Copy exactly the lines from the one containing "const natural = new" to the one containing "for node in", both lines included, and nothing else.

____ DATASET ROWS

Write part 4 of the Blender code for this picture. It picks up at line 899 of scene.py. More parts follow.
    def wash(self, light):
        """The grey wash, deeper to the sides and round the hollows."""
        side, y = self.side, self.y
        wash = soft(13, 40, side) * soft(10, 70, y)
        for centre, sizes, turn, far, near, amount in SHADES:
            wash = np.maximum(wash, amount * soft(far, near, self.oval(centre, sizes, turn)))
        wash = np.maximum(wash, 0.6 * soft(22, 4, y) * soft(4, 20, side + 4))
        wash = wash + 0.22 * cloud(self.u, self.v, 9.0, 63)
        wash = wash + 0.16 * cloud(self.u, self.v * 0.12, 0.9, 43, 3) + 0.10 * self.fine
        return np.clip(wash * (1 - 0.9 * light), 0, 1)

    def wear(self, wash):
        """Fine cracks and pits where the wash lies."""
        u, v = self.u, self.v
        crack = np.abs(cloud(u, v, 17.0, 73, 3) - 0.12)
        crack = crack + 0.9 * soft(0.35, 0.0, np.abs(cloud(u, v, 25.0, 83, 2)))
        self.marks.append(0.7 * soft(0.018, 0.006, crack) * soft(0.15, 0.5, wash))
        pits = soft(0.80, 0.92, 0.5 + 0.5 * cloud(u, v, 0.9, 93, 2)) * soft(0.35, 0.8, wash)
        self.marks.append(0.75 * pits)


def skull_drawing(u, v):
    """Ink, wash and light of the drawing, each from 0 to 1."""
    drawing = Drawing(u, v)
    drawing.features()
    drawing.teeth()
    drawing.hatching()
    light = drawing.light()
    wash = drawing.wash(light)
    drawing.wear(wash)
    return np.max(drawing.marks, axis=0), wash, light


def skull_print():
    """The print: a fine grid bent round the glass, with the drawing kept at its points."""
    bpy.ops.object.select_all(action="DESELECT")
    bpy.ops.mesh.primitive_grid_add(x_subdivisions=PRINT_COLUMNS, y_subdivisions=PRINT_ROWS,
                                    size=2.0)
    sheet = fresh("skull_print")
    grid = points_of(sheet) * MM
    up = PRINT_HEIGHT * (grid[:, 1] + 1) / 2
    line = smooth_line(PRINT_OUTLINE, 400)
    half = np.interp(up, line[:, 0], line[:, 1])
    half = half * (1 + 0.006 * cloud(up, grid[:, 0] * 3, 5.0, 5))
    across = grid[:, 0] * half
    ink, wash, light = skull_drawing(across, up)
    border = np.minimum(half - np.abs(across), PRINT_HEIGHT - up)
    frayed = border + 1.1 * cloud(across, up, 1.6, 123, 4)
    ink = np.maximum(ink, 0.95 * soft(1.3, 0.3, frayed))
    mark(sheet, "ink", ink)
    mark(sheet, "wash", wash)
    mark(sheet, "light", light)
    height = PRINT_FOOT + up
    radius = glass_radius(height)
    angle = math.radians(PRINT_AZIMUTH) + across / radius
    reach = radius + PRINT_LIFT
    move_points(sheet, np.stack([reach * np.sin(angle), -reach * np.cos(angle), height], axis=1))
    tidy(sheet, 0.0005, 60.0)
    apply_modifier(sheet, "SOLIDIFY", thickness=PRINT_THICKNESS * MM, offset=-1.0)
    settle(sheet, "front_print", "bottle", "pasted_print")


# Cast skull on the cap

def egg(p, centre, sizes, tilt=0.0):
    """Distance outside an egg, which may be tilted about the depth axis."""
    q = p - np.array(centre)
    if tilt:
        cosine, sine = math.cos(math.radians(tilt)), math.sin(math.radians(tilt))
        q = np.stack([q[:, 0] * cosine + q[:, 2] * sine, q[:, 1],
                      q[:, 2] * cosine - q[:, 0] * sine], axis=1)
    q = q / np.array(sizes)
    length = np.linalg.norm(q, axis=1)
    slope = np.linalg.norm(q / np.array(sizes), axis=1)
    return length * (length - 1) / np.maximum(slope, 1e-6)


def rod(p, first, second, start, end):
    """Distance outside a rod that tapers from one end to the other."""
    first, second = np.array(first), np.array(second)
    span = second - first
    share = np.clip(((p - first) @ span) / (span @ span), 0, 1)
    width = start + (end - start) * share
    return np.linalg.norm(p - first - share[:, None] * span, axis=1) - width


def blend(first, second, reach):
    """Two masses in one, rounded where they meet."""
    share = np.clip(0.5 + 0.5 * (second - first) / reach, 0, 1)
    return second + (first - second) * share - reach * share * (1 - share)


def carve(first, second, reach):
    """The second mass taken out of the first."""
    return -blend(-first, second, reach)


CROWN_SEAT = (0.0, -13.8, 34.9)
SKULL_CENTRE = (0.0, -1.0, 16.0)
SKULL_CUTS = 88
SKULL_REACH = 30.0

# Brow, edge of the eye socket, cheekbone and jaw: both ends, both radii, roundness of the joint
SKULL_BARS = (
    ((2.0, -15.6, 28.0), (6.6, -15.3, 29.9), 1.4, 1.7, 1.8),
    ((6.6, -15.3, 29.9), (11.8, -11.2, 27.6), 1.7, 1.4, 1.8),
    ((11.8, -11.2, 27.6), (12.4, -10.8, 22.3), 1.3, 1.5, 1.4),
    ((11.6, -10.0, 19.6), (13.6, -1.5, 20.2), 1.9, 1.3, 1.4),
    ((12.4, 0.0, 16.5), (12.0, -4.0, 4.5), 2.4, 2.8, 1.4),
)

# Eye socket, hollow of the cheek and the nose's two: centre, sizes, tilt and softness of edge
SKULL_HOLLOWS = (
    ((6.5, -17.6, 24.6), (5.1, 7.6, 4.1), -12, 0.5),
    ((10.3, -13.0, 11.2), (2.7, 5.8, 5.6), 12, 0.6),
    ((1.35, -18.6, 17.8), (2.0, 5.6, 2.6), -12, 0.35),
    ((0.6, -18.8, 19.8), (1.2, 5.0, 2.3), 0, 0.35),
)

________
____ DATASET ROWS

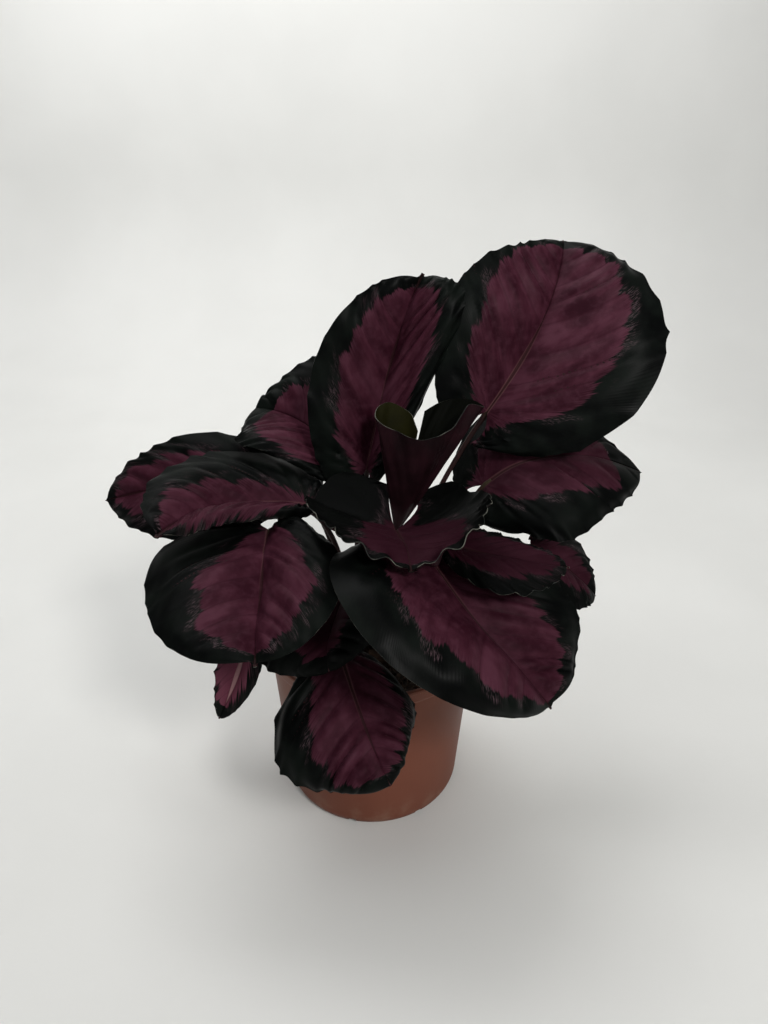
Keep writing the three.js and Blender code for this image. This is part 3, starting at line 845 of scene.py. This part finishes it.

________
____ DATASET ROWS

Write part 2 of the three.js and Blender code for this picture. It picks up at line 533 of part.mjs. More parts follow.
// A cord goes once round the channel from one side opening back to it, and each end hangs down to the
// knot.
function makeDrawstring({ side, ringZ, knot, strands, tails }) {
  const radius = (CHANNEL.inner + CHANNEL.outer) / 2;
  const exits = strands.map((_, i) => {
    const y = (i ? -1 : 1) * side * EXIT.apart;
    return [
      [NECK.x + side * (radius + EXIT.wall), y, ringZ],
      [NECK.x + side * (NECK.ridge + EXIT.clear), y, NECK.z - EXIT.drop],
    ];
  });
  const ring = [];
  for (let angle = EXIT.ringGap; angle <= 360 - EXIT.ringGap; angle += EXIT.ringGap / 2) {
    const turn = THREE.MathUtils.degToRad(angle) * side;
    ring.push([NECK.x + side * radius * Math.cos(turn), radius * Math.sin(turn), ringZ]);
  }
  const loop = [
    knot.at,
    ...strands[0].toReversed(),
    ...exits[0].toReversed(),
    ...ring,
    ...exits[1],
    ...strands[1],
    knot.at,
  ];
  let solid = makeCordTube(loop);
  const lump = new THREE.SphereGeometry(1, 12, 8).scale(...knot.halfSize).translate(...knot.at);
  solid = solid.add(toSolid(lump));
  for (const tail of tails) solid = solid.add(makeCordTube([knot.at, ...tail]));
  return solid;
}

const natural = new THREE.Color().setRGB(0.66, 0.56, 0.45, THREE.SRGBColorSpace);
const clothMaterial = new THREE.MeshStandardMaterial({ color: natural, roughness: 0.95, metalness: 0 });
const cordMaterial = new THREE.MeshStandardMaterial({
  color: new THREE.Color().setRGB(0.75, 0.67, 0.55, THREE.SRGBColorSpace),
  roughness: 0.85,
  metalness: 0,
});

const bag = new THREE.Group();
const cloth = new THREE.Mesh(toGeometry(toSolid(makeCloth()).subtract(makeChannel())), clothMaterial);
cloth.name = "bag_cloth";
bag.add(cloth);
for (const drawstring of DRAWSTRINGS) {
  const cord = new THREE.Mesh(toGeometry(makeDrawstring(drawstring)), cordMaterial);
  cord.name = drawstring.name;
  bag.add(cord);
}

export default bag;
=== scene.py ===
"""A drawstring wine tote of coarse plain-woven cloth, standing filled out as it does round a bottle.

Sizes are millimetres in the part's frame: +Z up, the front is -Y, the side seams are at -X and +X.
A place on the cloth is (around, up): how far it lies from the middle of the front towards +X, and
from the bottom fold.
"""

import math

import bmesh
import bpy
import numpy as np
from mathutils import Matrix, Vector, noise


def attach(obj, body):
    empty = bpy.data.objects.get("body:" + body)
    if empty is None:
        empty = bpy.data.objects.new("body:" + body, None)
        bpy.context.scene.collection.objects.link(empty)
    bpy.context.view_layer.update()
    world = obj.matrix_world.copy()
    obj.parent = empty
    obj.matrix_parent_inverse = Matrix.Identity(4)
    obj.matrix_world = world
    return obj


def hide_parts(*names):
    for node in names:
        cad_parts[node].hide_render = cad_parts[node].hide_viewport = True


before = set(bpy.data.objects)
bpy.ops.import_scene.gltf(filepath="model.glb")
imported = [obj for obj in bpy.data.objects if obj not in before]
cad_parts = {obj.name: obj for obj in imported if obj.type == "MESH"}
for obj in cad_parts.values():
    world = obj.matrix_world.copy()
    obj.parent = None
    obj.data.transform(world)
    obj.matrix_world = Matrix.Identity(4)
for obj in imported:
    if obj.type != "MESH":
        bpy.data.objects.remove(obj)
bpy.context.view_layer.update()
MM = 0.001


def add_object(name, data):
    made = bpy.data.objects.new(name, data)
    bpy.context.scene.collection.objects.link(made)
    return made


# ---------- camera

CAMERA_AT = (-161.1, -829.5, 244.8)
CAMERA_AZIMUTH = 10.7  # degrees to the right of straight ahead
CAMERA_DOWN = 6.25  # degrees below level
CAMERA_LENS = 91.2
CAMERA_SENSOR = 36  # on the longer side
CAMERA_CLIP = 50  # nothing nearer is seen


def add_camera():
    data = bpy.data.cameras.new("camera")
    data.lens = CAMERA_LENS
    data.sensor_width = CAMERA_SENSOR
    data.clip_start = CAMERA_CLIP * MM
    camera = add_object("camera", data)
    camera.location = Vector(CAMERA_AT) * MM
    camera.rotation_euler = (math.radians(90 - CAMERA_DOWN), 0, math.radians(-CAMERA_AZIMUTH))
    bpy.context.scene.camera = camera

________

## RESULT BELOW
const natural = new THREE.Color().setRGB(0.66, 0.56, 0.45, THREE.SRGBColorSpace);
const clothMaterial = new THREE.MeshStandardMaterial({ color: natural, roughness: 0.95, metalness: 0 });
const cordMaterial = new THREE.MeshStandardMaterial({
  color: new THREE.Color().setRGB(0.75, 0.67, 0.55, THREE.SRGBColorSpace),
  roughness: 0.85,
  metalness: 0,
});

const bag = new THREE.Group();
const cloth = new THREE.Mesh(toGeometry(toSolid(makeCloth()).subtract(makeChannel())), clothMaterial);
cloth.name = "bag_cloth";
bag.add(cloth);
for (const drawstring of DRAWSTRINGS) {
  const cord = new THREE.Mesh(toGeometry(makeDrawstring(drawstring)), cordMaterial);
  cord.name = drawstring.name;
  bag.add(cord);
}

export default bag;
=== scene.py ===
"""A drawstring wine tote of coarse plain-woven cloth, standing filled out as it does round a bottle.

Sizes are millimetres in the part's frame: +Z up, the front is -Y, the side seams are at -X and +X.
A place on the cloth is (around, up): how far it lies from the middle of the front towards +X, and
from the bottom fold.
"""

import math

import bmesh
import bpy
import numpy as np
from mathutils import Matrix, Vector, noise


def attach(obj, body):
    empty = bpy.data.objects.get("body:" + body)
    if empty is None:
        empty = bpy.data.objects.new("body:" + body, None)
        bpy.context.scene.collection.objects.link(empty)
    bpy.context.view_layer.update()
    world = obj.matrix_world.copy()
    obj.parent = empty
    obj.matrix_parent_inverse = Matrix.Identity(4)
    obj.matrix_world = world
    return obj


def hide_parts(*names):
    for node in names:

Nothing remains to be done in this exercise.